Pandas melt() function is used for unpivoting a DataFrame from wide to long format.

Melt in pandas reshape dataframe from wide format to long format. It uses the id_vars[‘Column_Name’] for melt the dataframe by column names.

I will always show the original dataset so that you can better understand the melt commands.

print('Original DataFrame:')
df

df_melt = df.melt()
df_melt

print('Original DataFrame:')
df

df_melt2 = df.melt(id_vars=['Name'])
df_melt2

print('Original DataFrame:')
df

df_melt3 = df.melt(id_vars=['Name', 'State'])
df_melt3

Use the id_vars[‘col_names’] for melt the dataframe by column names and id_value_vars[‘col_names’] as the value variable.

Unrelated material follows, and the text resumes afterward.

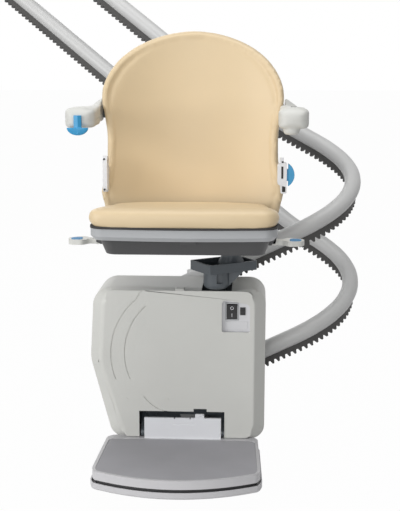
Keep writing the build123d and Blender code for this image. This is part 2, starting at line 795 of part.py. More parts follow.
def make_footrest():
    height = foot_top_z - foot_plate_bottom_z
    plate = extrude(Pos(0, 0, foot_plate_bottom_z) * foot_outline(0), amount=height)
    plate = fillet(plate.edges().group_by(Axis.Z)[-1], 2.5)
    pocket = Pos(0, 0, foot_top_z - mat_recess) * foot_outline(-foot_rim)
    plate -= extrude(pocket, amount=mat_recess + 1)
    # hinge upstand that rises into the opening of the carriage cover
    y0 = foot_hinge_y - 13
    profile = make_face(
        Polyline(
            (y0 - 4, foot_top_z - mat_recess - 1),
            (y0, foot_top_z + 6),
            (y0, upstand_top_z),
            (y0 + 7, upstand_top_z),
            (y0 + 8, foot_hinge_z + 8),
            (foot_hinge_y, foot_hinge_z + 8),
            (foot_hinge_y, foot_top_z - mat_recess - 1),
            close=True,
        )
    )
    upstand = side_slab(profile, *upstand_x) + rod_x(8, *upstand_x, foot_hinge_y, foot_hinge_z)
    tab = block((12, 34), (y0, y0 + 7), (upstand_top_z - 1, upstand_top_z + 10))
    upstand += fillet(tab.edges().filter_by(Axis.Y).group_by(Axis.Z)[-1], 2)
    for x in (-38, 0):
        upstand -= block((x - 1.5, x + 1.5), (y0 - 1, y0 + 8), (upstand_top_z - 3, upstand_top_z + 1))
    upstand -= block((-43, 11), (y0 - 1, y0 + 1.2), (121, 123))
    plate += upstand
    across_hinge = (upstand_x[0] - 1, upstand_x[1] + 1)
    plate -= rod_x(foot_pin_radius + running_clearance, *across_hinge, foot_hinge_y, foot_hinge_z)
    save(plate, "footrest_plate")
    mat_plan = foot_outline(-foot_rim - 0.2)
    mat = extrude(Pos(0, 0, foot_top_z - mat_recess) * mat_plan, amount=mat_recess - 0.5)
    hole = block(across_hinge, (y0 - 5, foot_rear_y), (foot_plate_bottom_z, foot_top_z + 1))
    save(mat - hole, "footrest_mat")
    seal = Pos(0, 0, pan_bottom_z + pan_wall + pan_lift + 2) * foot_outline(-seal_inset)
    save(extrude(seal, amount=foot_plate_bottom_z - pan_bottom_z - pan_wall - pan_lift - 2), "footrest_seal")
    pan = extrude(Pos(0, 0, pan_bottom_z) * foot_outline(pan_grow), amount=pan_top_z - pan_bottom_z)
    pan = fillet(pan.edges().group_by(Axis.Z)[0], 6)
    pan -= extrude(Pos(0, 0, pan_bottom_z + pan_wall) * foot_outline(pan_grow - pan_wall), amount=50)
    save(pan, "footrest_safety_pan")
    ears = None
    for x0, x1 in ((upstand_x[0] - 9, upstand_x[0] - 1), (upstand_x[1] + 1, upstand_x[1] + 7)):
        shape = make_face(
            Polyline(
                (foot_hinge_y - 1, foot_hinge_z + 9),
                (foot_hinge_y + 8, foot_hinge_z - 5),
                (chassis_y - 40, foot_hinge_z - 5),
                (chassis_y - 40, foot_hinge_z + 62),
                (foot_hinge_y + 50, foot_hinge_z + 50),
                close=True,
            )
        )
        ear = side_slab(shape, x0, x1) + rod_x(9, x0, x1, foot_hinge_y, foot_hinge_z)
        ears = ear if ears is None else ears + ear
    beam = (upstand_x[0] - 9, upstand_x[1] + 7)
    bracket = ears
    for x0, x1 in ((beam[0], beam[0] + 30), (beam[1] - 16, beam[1])):
        bracket += block((x0, x1), (chassis_y - 46, chassis_y), (foot_hinge_z + 20, foot_hinge_z + 62))
    high = (foot_hinge_z + 30, foot_hinge_z + 62)
    bracket += block(beam, (chassis_y - 60, chassis_y - 54), high)
    bracket += block((beam[0], beam[0] + 30), (chassis_y - 60, chassis_y - 45), high)
    bracket += block((beam[1] - 16, beam[1]), (chassis_y - 60, chassis_y - 45), high)
    bracket -= rod_x(foot_pin_radius, beam[0] - 1, beam[1] + 1, foot_hinge_y, foot_hinge_z)
    save(bracket, "footrest_bracket")
    save(rod_x(foot_pin_radius, beam[0], beam[1], foot_hinge_y, foot_hinge_z), "footrest_hinge_pin")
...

print('Original DataFrame:')
df

df_melt4 = df.melt(id_vars=['Name'], value_vars=['Age'])
df_melt4

With var_name and value_name you also have the possibility to name the two generated columns accordingly:

df_melt4 = df.melt(id_vars=['Name'], value_vars=['Age'],
                  var_name ='Variable_column', value_name ='Value_column')
df_melt4

4.2.1 Application example

Here again an example how melt can be used in practice. We have the following data set:

df_appl_3 = pd.DataFrame({'Age': [24,22,26],
                          'Work_Experience': [7, 5, 8]})
df_appl_3

Our goal is to create a boxplot with seaborn.

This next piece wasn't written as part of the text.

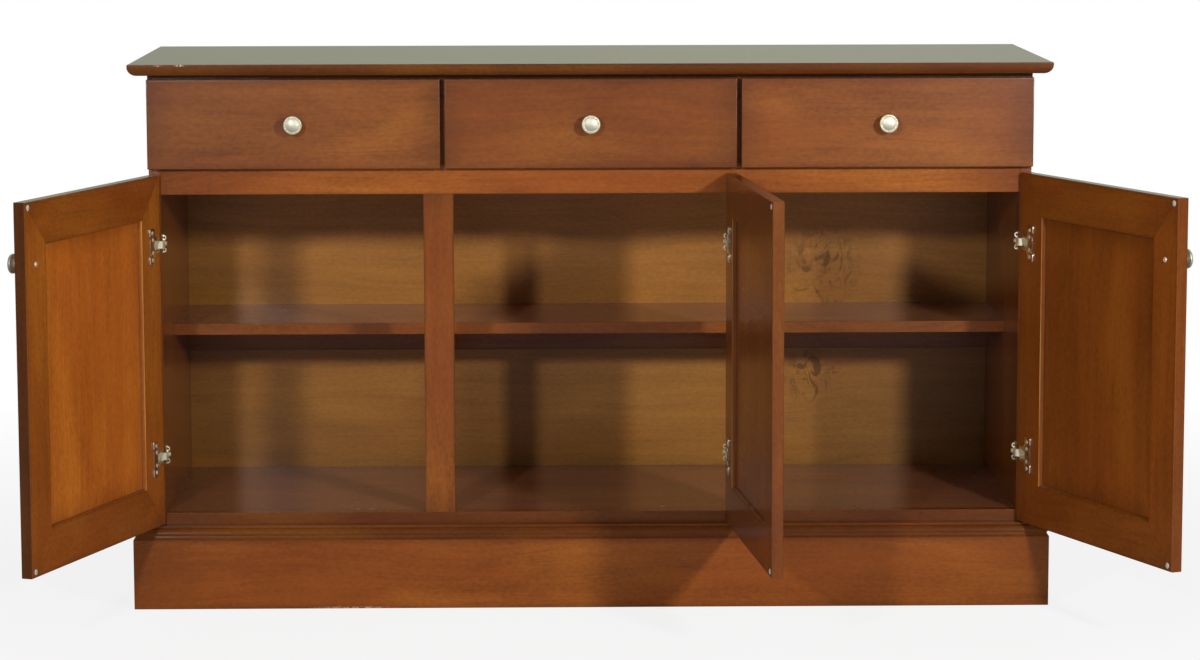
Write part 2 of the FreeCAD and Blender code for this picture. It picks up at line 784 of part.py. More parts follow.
def make_drawers():
    channels = []
    make_drawer("left", -HALF_INSIDE, -MID_OUTER, channels)
    make_drawer("middle", -MID_INNER, MID_INNER, channels)
    make_drawer("right", MID_OUTER, HALF_INSIDE, channels)
    keep(group("slide_channel_set", channels), "slide_channels")
    slide_z = DRAWER_SILL + size("box_lift") + size("box_height") / 2
    half = size("guide_height") / 2
    guides = []
    for side, hand in (("left", -1), ("right", 1)):
        beam_x = (MID_INNER * hand, MID_OUTER * hand)
        beam_z = (slide_z - half, slide_z + half)
        guides.append(box(side + "_guide_beam", beam_x, (FRAME_BACK, BACK_FACE), beam_z))
    keep(group("guide_pair", guides), "drawer_guides")


# Doors: every piece is drawn closed about its hinge axis, then turned to its open angle

FACE_Y = size("pivot_depth") - size("front_thickness")
INNER_Y = size("pivot_depth")
# The middle door has no knob and is pulled by its free edge
KNOBBED_DOORS = ("left", "right")
FRAME_Y = INNER_Y + size("front_standoff")
TRAY_HALF = size("arm_height") / 2 + size("cup_clearance")
ARM_FACE = size("panel_thickness") - size("pivot_inset") + size("arm_plate_thickness")
TRAY_REACH = ARM_FACE + size("arm_thickness") + size("cup_end_gap")
TRAY_FLOOR = -(size("arm_eye_radius") + size("cup_clearance"))


def member_profile():
    """Section of a door stile or rail: width in from its outer edge, thickness from the outer face."""
    thick = size("front_thickness")
    arris = size("front_arris")
    flat = size("member_width")
    lip = flat + size("bead_width")
    slot = size("panel_field_thickness") + size("panel_play")
    low = (thick - slot) / 2
    high = low + slot
    step = size("bead_step")
    bead = tangent_radius(size("bead_width"), low - step)
    root = lip - size("panel_groove_depth")
    return [(arris, ZERO), (flat, ZERO), (flat, step, bead, True), (lip, low), (root, low), (root, high),
            (lip, high, bead, True), (flat, thick - step), (flat, thick),
            (arris, thick, arris, True), (ZERO, thick - arris), (ZERO, arris, arris, True)]


def make_door_frame(side, hand):
    """Two mitred stiles and rails; the hinge stile is pocketed, the free one bored where there is a knob."""
    depth = size("member_width") + size("bead_width")
    thick = size("front_thickness")
    inset = size("pivot_inset")
    width = FRONTS[side][1]
    hinge_x = inset * -hand
    free_x = (width - inset) * hand
    left_x, right_x = sorted((hinge_x, free_x))
    section = member_profile()
    stiles = {}
    for edge in ("left", "right"):
        name = f"{side}_door_{edge}_stile"
        stiles[edge] = mitred_bar(name, section, DOOR_HEIGHT, depth, thick, True, True)
    hinge_edge, free_edge = ("left", "right") if hand > 0 else ("right", "left")

    wall = size("cup_wall") + size("cup_clearance")
    reach = inset + TRAY_REACH + wall
    half = TRAY_HALF + wall
    floor = thick - size("pivot_depth") + TRAY_FLOOR - wall
    pockets = []
    for along in (size("hinge_inset"), DOOR_HEIGHT - size("hinge_inset")):
        pockets.append(rectangle(along - half, along + half, -OVERRUN, reach))
    carve(stiles[hinge_edge], side + "_door_hinge_pockets", "XY_Plane", floor, thick - floor + OVERRUN,
          outlines=pockets)

    if side in KNOBBED_DOORS:
        bore = size("knob_screw_radius") + size("knob_screw_clearance")
        knob_along = size("door_knob_drop") if free_edge == "right" else DOOR_HEIGHT - size("door_knob_drop")
        carve(stiles[free_edge], side + "_door_knob_hole", "XY_Plane", -OVERRUN, thick + OVERRUN * 2,
              circles=[(knob_along, size("door_knob_inset"), bore)])

    rails = []
    for edge in ("top", "bottom"):
        rails.append(mitred_bar(f"{side}_door_{edge}_rail", section, width, depth, thick, True, True))
    place(stiles["left"], left_x, FACE_Y, DOOR_LOW, STANDING_LEFT)
    place(stiles["right"], right_x, FACE_Y, DOOR_TOP, STANDING_RIGHT)
    place(rails[0], left_x, FACE_Y, DOOR_TOP, LYING_HIGH)
    place(rails[1], right_x, FACE_Y, DOOR_LOW, LYING_LOW)
    return list(stiles.values()), rails


def make_door_panel(side, hand):
    edge = size("member_width") + size("bead_width") - size("panel_groove_depth") + size("panel_play")
    inset = size("pivot_inset")
    x = ((edge - inset) * hand, (FRONTS[side][1] - inset - edge) * hand)
    low = FACE_Y + (size("front_thickness") - size("panel_field_thickness")) / 2
    y = (low, low + size("panel_field_thickness"))
    return box(side + "_door_panel_board", x, y, (DOOR_LOW + edge, DOOR_TOP - edge))


def make_hinge_cup(name, hand, height):
    """Cup, flange, two screws and pin of one hinge, on the door."""
    wall = size("cup_wall")
    low_x = size("cup_clearance") - size("pivot_inset")
    high_x = TRAY_REACH + wall
    outer = TRAY_HALF + wall
    shell = box(name + "_shell", (low_x, high_x), (TRAY_FLOOR - wall, INNER_Y), (-outer, outer))
    proud = INNER_Y + size("flange_thickness")
    tall = size("flange_height") / 2
    waist = size("flange_waist") / 2
    reach = size("flange_reach")
    flange = new_body(name + "_flange")
    shoulder = size("flange_screw_reach") - size("flange_screw_radius") * 2
    extrude(flange, name + "_flange_plate", "XZ_Plane", -proud, size("flange_thickness"), [
        (wall, -waist), (TRAY_REACH - wall, -waist), (shoulder, -tall), (reach, -tall),
        (reach, tall), (shoulder, tall), (TRAY_REACH - wall, waist), (wall, waist)])
    hollow = box(name + "_hollow", (low_x - OVERRUN, TRAY_REACH), (TRAY_FLOOR, proud + OVERRUN),
                 (-TRAY_HALF, TRAY_HALF))
    tray = cut(name + "_tray", fuse(name + "_blank", [shell, flange]), [hollow])
    pin_half = TRAY_HALF + wall / 2
    pin = cylinder(name + "_pin", size("pin_radius"), pin_half * 2, ZERO, ZERO, -pin_half, UPWARD)
    screw_y = INNER_Y + size("flange_thickness") / 2
    screws = []
    for end, hand_z in (("low", -1), ("high", 1)):
        screw_z = size("flange_screw_spacing") / 2 * hand_z
        screws.append(cylinder(f"{name}_{end}_screw", size("flange_screw_radius"), size("flange_thickness"),
                               size("flange_screw_reach"), screw_y, screw_z, INWARD))
    cup = fuse(name, [tray, pin] + screws)
    return place(cup, ZERO, ZERO, height, ALONG_X if hand > 0 else TURNED_OVER)


def make_hinge_arm(name, pivot_x, hand, edge_gap, height):
    """Plate on the stile's inner edge with a bent arm that reaches out to the pin."""
    half = size("arm_height") / 2
    metal = size("arm_thickness")
    eye = size("arm_eye_radius")
    face = edge_gap + size("arm_plate_thickness")
    outer = face + metal
    bend = metal + eye / 2
    margin = size("arm_plate_margin")
    plate_y = (FRAME_Y + margin, FRAME_Y + size("frame_thickness") - margin)
    middle_y = (plate_y[0] + plate_y[1]) / 2
    tail_y = plate_y[1] - margin
    arm = new_body(name + "_bent")
    extrude(arm, name + "_strap", "XY_Plane", -half, half * 2, [
        (ZERO, -eye), (outer - bend, -eye, bend, True), (outer, bend - eye), (outer, tail_y), (face, tail_y),
        (face, eye), (ZERO, eye, eye, True), (-eye, ZERO, eye, True)])
    carve(arm, name + "_eye", "XY_Plane", -half - OVERRUN, (half + OVERRUN) * 2,
          circles=[(ZERO, ZERO, size("pin_radius") + size("pin_clearance"))])
    plate_half = size("arm_plate_height") / 2
    plate = box(name + "_plate_blank", (edge_gap, face), plate_y, (-plate_half, plate_half))
    slot = size("arm_slot_radius")
    through = size("arm_plate_thickness") + OVERRUN * 2
    hole_x = edge_gap - OVERRUN
    holes = []
    for end, hand_z in (("low", -1), ("high", 1)):
        hole_z = size("arm_slot_spacing") / 2 * hand_z
        holes.append(cylinder(f"{name}_{end}_slot", slot, through, hole_x, middle_y, hole_z, RIGHTWARD))
    head = size("arm_screw_radius")
    screw = cylinder(name + "_screw", head, size("arm_screw_height"), outer, middle_y, ZERO, RIGHTWARD)
    whole = fuse(name, [arm, cut(name + "_plate", plate, holes), screw])
    return place(whole, pivot_x, PIVOT_Y, height, ALONG_X if hand > 0 else TURNED_OVER)


def make_bumper(name, x, z):
    return cylinder(name, size("bumper_radius"), size("bumper_height"), x, INNER_Y, z, INWARD)


def hang(label, members, pivot_x, axis, angle):
    """Groups a door's pieces and turns them about the hinge axis to the open angle."""
    piece = group(label + "_set", members)
    turn = FreeCAD.Rotation(axis, sheet.get(angle))
    keep(place(piece, pivot_x, PIVOT_Y, ZERO, turn), label)


def make_door(side, hand, pivot_x, edge_gap, angle, arms):
    """hand is 1 where the hinges are on the door's left edge and -1 on its right edge."""
    axis = FreeCAD.Vector(0, 0, -hand)
    free = (FRONTS[side][1] - size("pivot_inset")) * hand
    stiles, rails = make_door_frame(side, hand)
    hang(side + "_door_stiles", stiles, pivot_x, axis, angle)
    hang(side + "_door_rails", rails, pivot_x, axis, angle)
    hang(side + "_door_panel", [make_door_panel(side, hand)], pivot_x, axis, angle)

    if side in KNOBBED_DOORS:
        knob_x = free - size("door_knob_inset") * hand
        knob_z = DOOR_TOP - size("door_knob_drop")
        knob = place(make_knob(side + "_door_knob_turned"), knob_x, FACE_Y, knob_z)
        screw = make_knob_screw(side + "_door_screw", knob_x, INNER_Y, knob_z, size("front_thickness"))
        hang(side + "_door_knob", [knob, screw], pivot_x, axis, angle)

    cups = []
    hinge_z = {"low": DOOR_LOW + size("hinge_inset"), "high": DOOR_TOP - size("hinge_inset")}
    for end, height in hinge_z.items():
        cups.append(make_hinge_cup(f"{side}_{end}_cup", hand, height))
        arms.append(make_hinge_arm(f"{side}_{end}_arm", pivot_x, hand, edge_gap, height))
    hang(side + "_door_hinges", cups, pivot_x, axis, angle)

    bumper_x = free - size("bumper_inset") * hand
    drop = size("bumper_drop")
    bumpers = [make_bumper(side + "_low_bumper", bumper_x, DOOR_LOW + drop),
               make_bumper(side + "_high_bumper", bumper_x, DOOR_TOP - drop)]
    hang(side + "_door_bumpers", bumpers, pivot_x, axis, angle)


def make_doors():
    inset = size("pivot_inset")
    end_x = HALF_CASE - inset
    end_gap = size("panel_thickness") - inset
    mid_x = MIDDLE_FRONT_WIDTH / 2 - inset
    mid_gap = size("mid_stile_overlap") - inset
    arms = []
    make_door("left", 1, -end_x, end_gap, "left_door_angle", arms)
    make_door("middle", -1, mid_x, mid_gap, "middle_door_angle", arms)
    make_door("right", -1, end_x, end_gap, "right_door_angle", arms)
    keep(group("hinge_arm_set", arms), "hinge_arms")


def write_parts():
    doc.recompute()
    for item in doc.Objects:
        if "Invalid" in item.State or "Error" in item.State:
            raise RuntimeError(f"{item.Name} failed: {item.State}")
    for piece in parts:
        if piece.Shape.isNull() or not piece.Shape.isValid():
            raise RuntimeError(f"{piece.Label} has no valid shape")
    os.makedirs("parts", exist_ok=True)
    for piece in parts:
        piece.Shape.exportStep(f"parts/{piece.Label}.step")
        print(piece.Label, len(piece.Shape.Solids), round(piece.Shape.Volume))


make_top_board()
make_case()
make_shelf()
make_face_frame()
make_plinth()
make_drawers()
make_doors()
write_parts()
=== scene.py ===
import json
import math
import random

import bmesh
import bpy
from mathutils import Matrix, Vector


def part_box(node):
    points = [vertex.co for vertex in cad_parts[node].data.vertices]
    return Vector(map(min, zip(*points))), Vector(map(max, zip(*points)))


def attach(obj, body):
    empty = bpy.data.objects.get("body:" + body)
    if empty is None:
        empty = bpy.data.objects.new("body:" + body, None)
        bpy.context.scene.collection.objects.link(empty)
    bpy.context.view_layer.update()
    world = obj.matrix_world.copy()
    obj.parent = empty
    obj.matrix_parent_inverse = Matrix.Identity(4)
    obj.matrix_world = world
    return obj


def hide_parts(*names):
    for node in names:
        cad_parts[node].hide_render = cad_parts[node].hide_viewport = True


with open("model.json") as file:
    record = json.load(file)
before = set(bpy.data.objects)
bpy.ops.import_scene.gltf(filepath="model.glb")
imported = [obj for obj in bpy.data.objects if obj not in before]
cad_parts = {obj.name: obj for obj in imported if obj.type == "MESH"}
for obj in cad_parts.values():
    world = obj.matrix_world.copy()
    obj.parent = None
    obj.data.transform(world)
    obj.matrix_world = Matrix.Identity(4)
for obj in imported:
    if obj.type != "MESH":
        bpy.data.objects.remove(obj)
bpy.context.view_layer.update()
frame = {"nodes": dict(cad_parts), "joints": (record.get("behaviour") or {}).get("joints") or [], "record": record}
scene = bpy.context.scene
SIDES = ("left", "middle", "right")
KNOBBED_DOORS = ("left", "right")

# Stains: the light, dark and amber parts of the wood
CHERRY = ((0.315, 0.080, 0.0085), (0.145, 0.032, 0.0035), (0.425, 0.136, 0.0130))
HONEY = ((0.490, 0.200, 0.0300), (0.230, 0.088, 0.0140), (0.500, 0.230, 0.0400))
MAPLE = ((0.560, 0.370, 0.190), (0.400, 0.240, 0.110), (0.600, 0.410, 0.200))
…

data_melt = pd.melt(df_appl_3)
data_melt

sns.boxplot(x="variable", y="value", data=data_melt)
plt.title("Boxplot",fontweight='bold')
plt.xlabel("Columns",fontweight='bold')
plt.ylabel("Years",fontweight='bold')

plt.show()

The two commands shown before do not have to be executed separately. It is also possible to write them together:

sns.boxplot(x="variable", y="value", data=pd.melt(df_appl_3))
plt.title("Boxplot2",fontweight='bold')
plt.xlabel("Columns",fontweight='bold')
plt.ylabel("Years",fontweight='bold')

plt.show()

5 Comparison of stack() and melt()

To better understand the different functionality of the two functions stack() and melt() I have compared the two outputs again:

print('Original DataFrame:')
df

Comparison of stack() and melt():

6 Conclusion

In this post I have shown how to use the stack() and melt() functions to reshape panda’s DataFrame accordingly.